Beban kerja kru yang tinggi, ditambah dengan kurangnya istirahat dan makanan, semakin membahayakan keselamatan. Jam kerja selama 11 jam membuat operator tender kelelahan, sehingga risiko tidak diminimalkan ke tingkat yang dapat diterima (As Low As Reasonably Practicable, atau ALARP).
Selain itu, direktur pelayaran tidak memberikan perhatian yang layak kepada anggota kru yang mengalami stres akibat pekerjaan, yang menimbulkan kekhawatiran terkait praktik kerja yang etis.
CHIRP telah menyampaikan masalah ini kepada perusahaan, tetapi laporan tersebut diabaikan. Oleh karena itu, kasus ini telah dilaporkan kepada flag state kapal dan badan klasifikasi, yang kini sedang melakukan investigasi.

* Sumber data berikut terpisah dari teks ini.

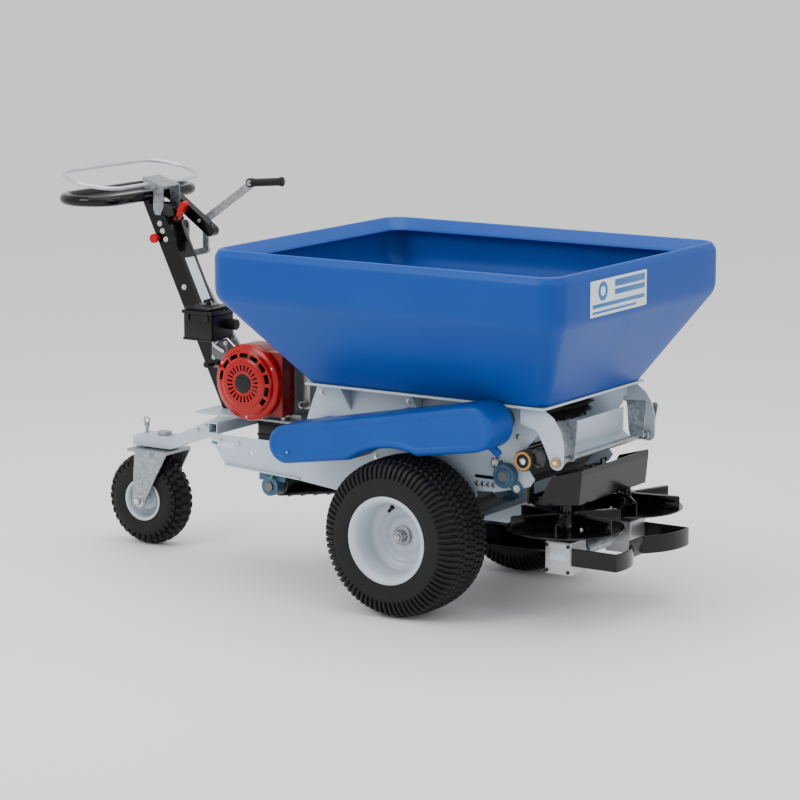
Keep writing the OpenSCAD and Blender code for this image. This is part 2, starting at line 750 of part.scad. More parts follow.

Budaya– Perusahaan menunjukkan sikap acuh tak acuh saat dihubungi oleh CHIRP, yang mengindikasikan lemahnya budaya keselamatan. Konsekuensi praktisnya adalah serangkaian pelanggaran keselamatan, termasuk perintah kapten yang diabaikan dan kekhawatiran kru yang tidak ditanggapi. Meskipun terdapat bukti objektif berupa dua insiden serius, perilaku berisiko dibiarkan berlanjut tanpa intervensi dari kapten.
Kesesuaian Fungsi– Baik sekoci maupun peralatan komunikasi tidak memenuhi standar yang diperlukan untuk tugas tersebut.
Kemampuan– Beberapa anggota kru tidak memiliki kualifikasi untuk mengoperasikan sekoci, dan kemampuan mereka semakin menurun akibat kelelahan dalam kondisi cuaca yang sulit.
Komunikasi– Terjadi kegagalan komunikasi antara kapten, pemimpin ekspedisi, dan kru sekoci.
Kerja Sama Tim– Anggota tim memiliki fokus pada tujuan yang berbeda tanpa adanya pemahaman bersama mengenai risiko maupun pentingnya keselamatan. Tantangan kolektif diabaikan, dan kru tidak memiliki wewenang untuk menghentikan pekerjaan meskipun terdapat bahaya.
Praktik Lokal– Praktik lokal yang jelas-jelas menimbulkan stres perlu ditinjau kembali oleh tim SDM perusahaan secepatnya.